» Short problem
Can the data below be set down again exactly, line for line?

» Information provided
============

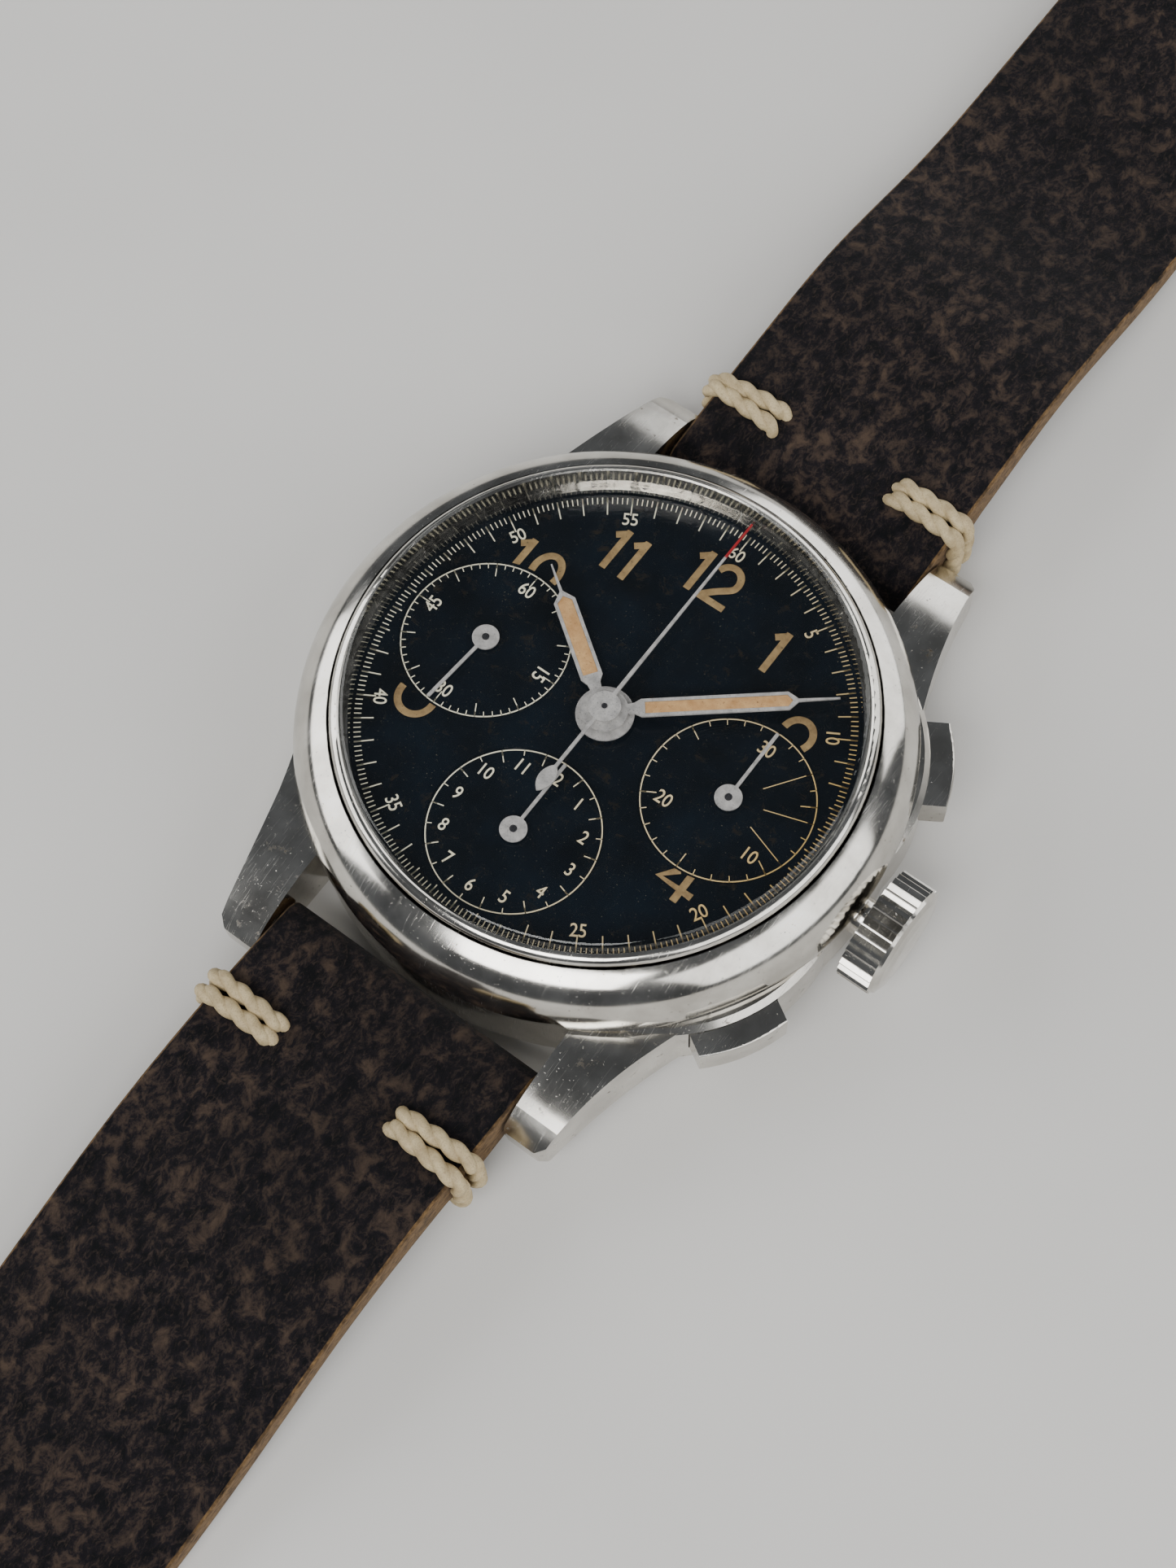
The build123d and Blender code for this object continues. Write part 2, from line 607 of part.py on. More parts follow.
def mainspring_barrel():
    """Drum with teeth round its upper rim, a lid and a hollow for the mainspring."""
    r = pitch_r(barrel_gear) - 0.35
    z1 = plate_z0 - 0.85
    z0 = bridge_z1 + 0.1
    lids = disc(r - 0.1, z0, z0 + 0.15, (0, 0)) + disc(r - 0.1, z1 - 0.2, z1, (0, 0))
    drum = tube(r, r - 0.3, z0, z1) + lids
    teeth = slab(gear_face(barrel_gear, barrel_tooth) - Circle(r - 0.1), z1 - 0.3, z1)
    return at(barrel_at, drum + teeth - disc(0.55 + slip, 0, 20))


def mainspring():
    """The coiled mainspring, drawn as its wound turns lying against the drum wall."""
    r = pitch_r(barrel_gear) - 0.75
    z0, z1 = bridge_z1 + 0.32, plate_z0 - 1.12
    turns = 5
    body = None
    for n in range(turns):
        ring = tube(r - 0.5 * n, r - 0.5 * n - 0.22, z0, z1, barrel_at)
        body = ring if body is None else body + ring
    last_r, arbor_gap = r - 0.5 * (turns - 1) - 0.1, 0.62
    tongue_at = Pos(barrel_at[0] + (last_r + arbor_gap) / 2, barrel_at[1], (z0 + z1) / 2)
    tongue = tongue_at * Box(last_r - arbor_gap, 0.16, z1 - z0)
    joins = [
        Pos(barrel_at[0] + r - 0.5 * n - 0.36, barrel_at[1], (z0 + z1) / 2) * Box(0.34, 0.3, z1 - z0)
        for n in range(turns - 1)
    ]
    return body + joins + tongue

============

» Right answer
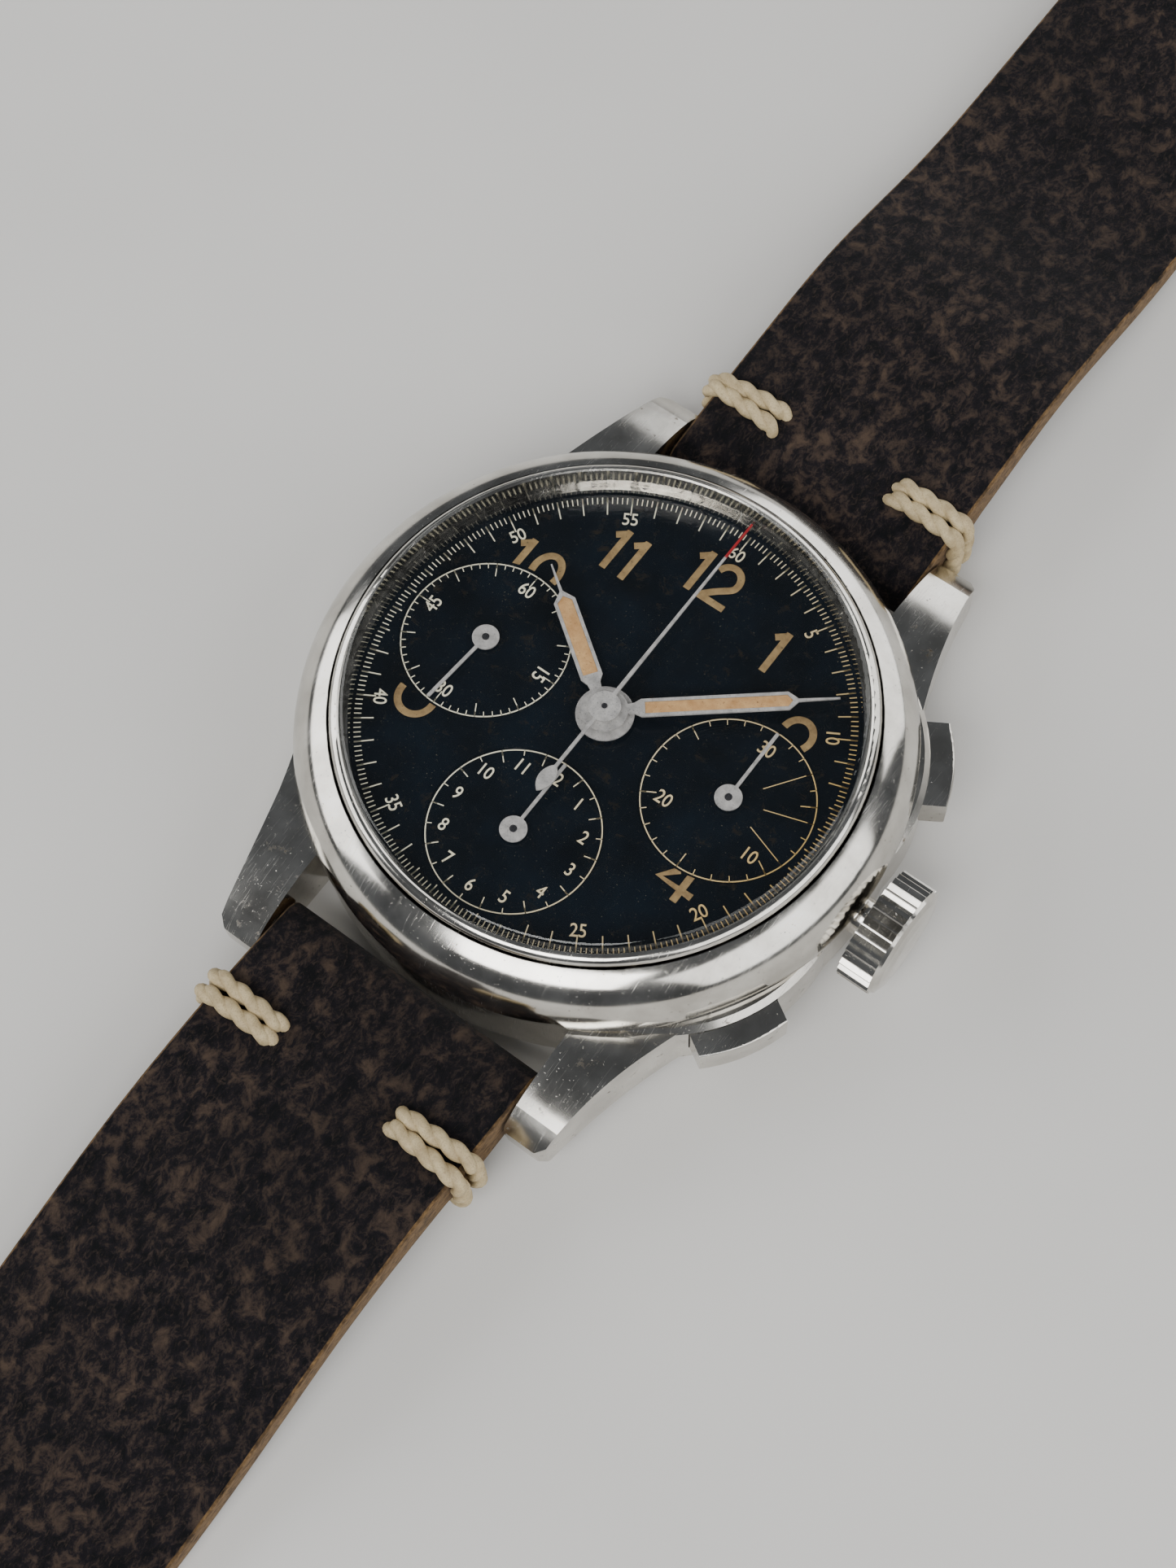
The build123d and Blender code for this object continues. Write part 2, from line 607 of part.py on. More parts follow.
def mainspring_barrel():
    """Drum with teeth round its upper rim, a lid and a hollow for the mainspring."""
    r = pitch_r(barrel_gear) - 0.35
    z1 = plate_z0 - 0.85
    z0 = bridge_z1 + 0.1
    lids = disc(r - 0.1, z0, z0 + 0.15, (0, 0)) + disc(r - 0.1, z1 - 0.2, z1, (0, 0))
    drum = tube(r, r - 0.3, z0, z1) + lids
    teeth = slab(gear_face(barrel_gear, barrel_tooth) - Circle(r - 0.1), z1 - 0.3, z1)
    return at(barrel_at, drum + teeth - disc(0.55 + slip, 0, 20))


def mainspring():
    """The coiled mainspring, drawn as its wound turns lying against the drum wall."""
    r = pitch_r(barrel_gear) - 0.75
    z0, z1 = bridge_z1 + 0.32, plate_z0 - 1.12
    turns = 5
    body = None
    for n in range(turns):
        ring = tube(r - 0.5 * n, r - 0.5 * n - 0.22, z0, z1, barrel_at)
        body = ring if body is None else body + ring
    last_r, arbor_gap = r - 0.5 * (turns - 1) - 0.1, 0.62
    tongue_at = Pos(barrel_at[0] + (last_r + arbor_gap) / 2, barrel_at[1], (z0 + z1) / 2)
    tongue = tongue_at * Box(last_r - arbor_gap, 0.16, z1 - z0)
    joins = [
        Pos(barrel_at[0] + r - 0.5 * n - 0.36, barrel_at[1], (z0 + z1) / 2) * Box(0.34, 0.3, z1 - z0)
        for n in range(turns - 1)
    ]
    return body + joins + tongue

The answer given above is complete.